An example of a team-level cadence is the daily Team Kanban meeting to track status and progress. This helps to determine the available capacity and the potential for increased delivery rates. Team Kanban takes place in front of the Kanban board, and each member tells the others what they did the day before and what they will be doing today.

Team-level, service-oriented cadences in the Kanban system, such as operations, service delivery, and risk management check-ins, aim to synchronize and improve services. The results of these reviews should serve as input for making decisions to improve the service network continuously.

The optimal length of specific Kanban cadences depends on the organizational context, team size, and topics discussed.

6. Joint improvement for best results

Kanban is an evolutionary improvement process. It helps you make small changes and gradually improve at a pace and degree that the team can easily handle. Kanban encourages using the scientific method, where an experimental hypothesis is formed, tested, and modified based on the test results. The critical task of the Lean / Agile team is to constantly evaluate their process and constantly improve it as much as possible or necessary.

The impact of each change that will be made can be observed and measured through the various signals that the Kanban system provides. And using these signals, the manager can assess whether the change is helping the organization improve and decide whether to stick with it or try something else.

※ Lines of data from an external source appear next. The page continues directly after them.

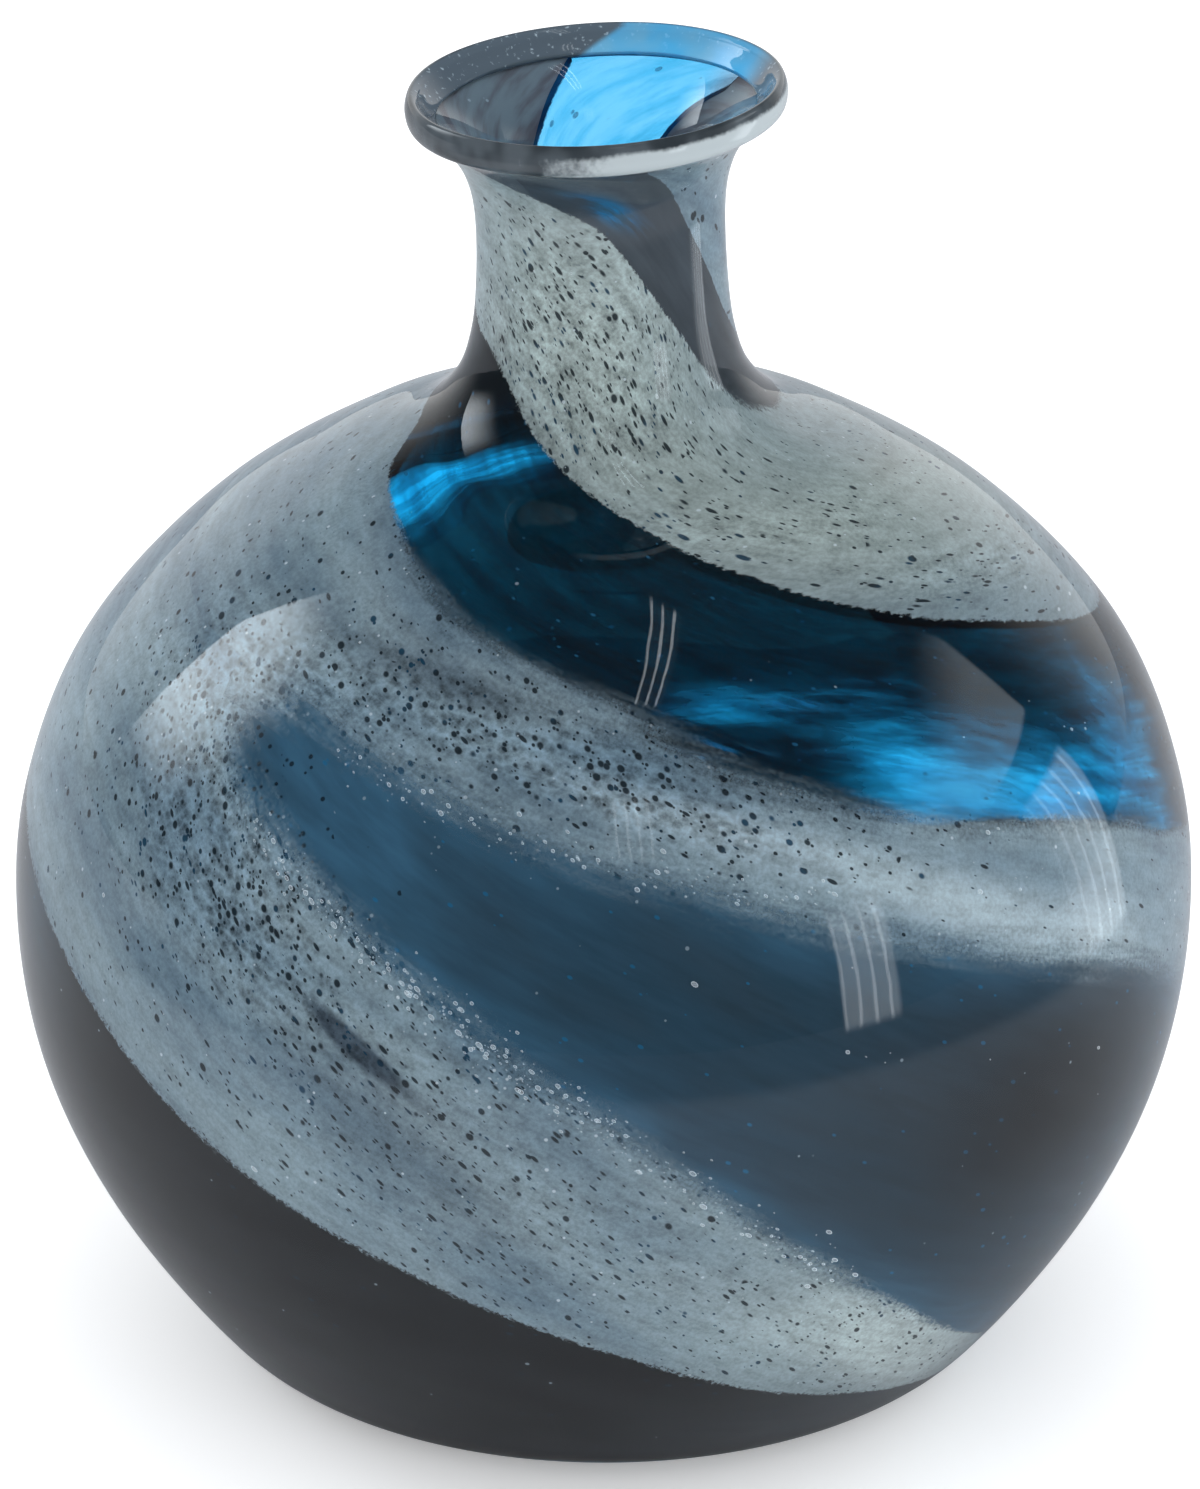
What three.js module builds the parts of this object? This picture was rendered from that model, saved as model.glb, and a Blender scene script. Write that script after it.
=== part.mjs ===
// A hand-blown art glass vase, in the layers a glassblower lays down: a bubble of blue glass,
// a skin of coloured stripes on it (three trails of grey enamel that twist down the vase, with
// azure, smoke, cobalt, slate and charcoal glass between them), a casing of clear glass over
// the stripes, and a wrap of dark glass rolled round the lip.
//
// Millimetres, +Z up. The origin is the middle of the foot, on the table.
// Angles are in degrees round the vase: 0 is the front (-Y) and +90 is the right (+X).
// The trails twist more than one turn, so an angle past 360 is on their next turn down.

import * as THREE from 'three';

// ------------------------------------------------------------------ driving dimensions

const SEGMENTS = 40; // columns round the vase
const STEP = 360 / SEGMENTS;

const FOOT_RADIUS = 57;
const BODY_RADIUS = 115;
const NECK_RADIUS = 23.5;
const WALL_TOP = 249.3; // height where the wall ends, under the lip wrap
const STRIPE_FLOOR = 3; // height where the coloured skin ends, round the foot

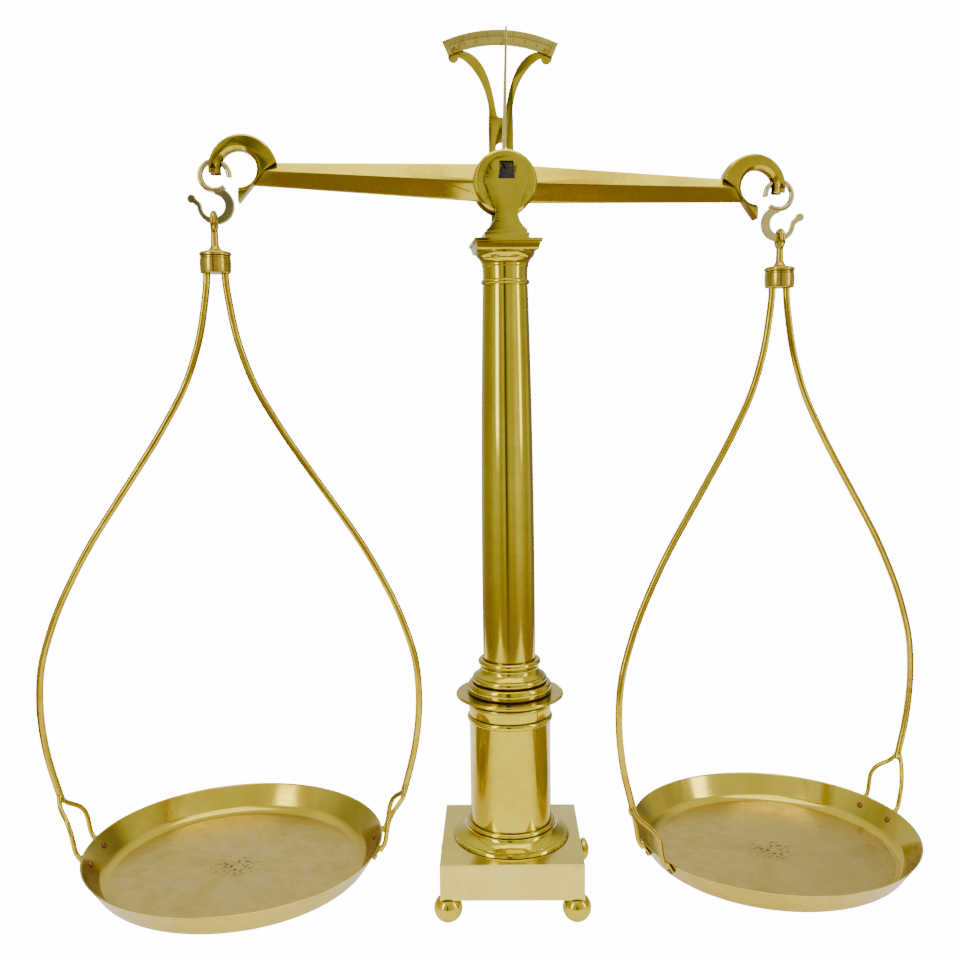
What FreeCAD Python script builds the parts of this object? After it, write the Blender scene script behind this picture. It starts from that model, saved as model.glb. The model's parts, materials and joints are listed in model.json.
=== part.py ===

Kanban systems help collect much data about system performance manually if a physical board is used or automatically if a digital tool is used. Used later, these data and metrics help you evaluate how performance is changing and reconfigure the system if necessary.

Thus, the path to continuous improvement and sustainable change in the organization is through the joint implementation of changes based on scientifically proven methods, feedback, and performance monitoring. Developing a pluralistic organizational culture, in which it is generally accepted that each hypothesis has positive or negative results, is critical to developing a mindset aimed at improving through evolutionary change.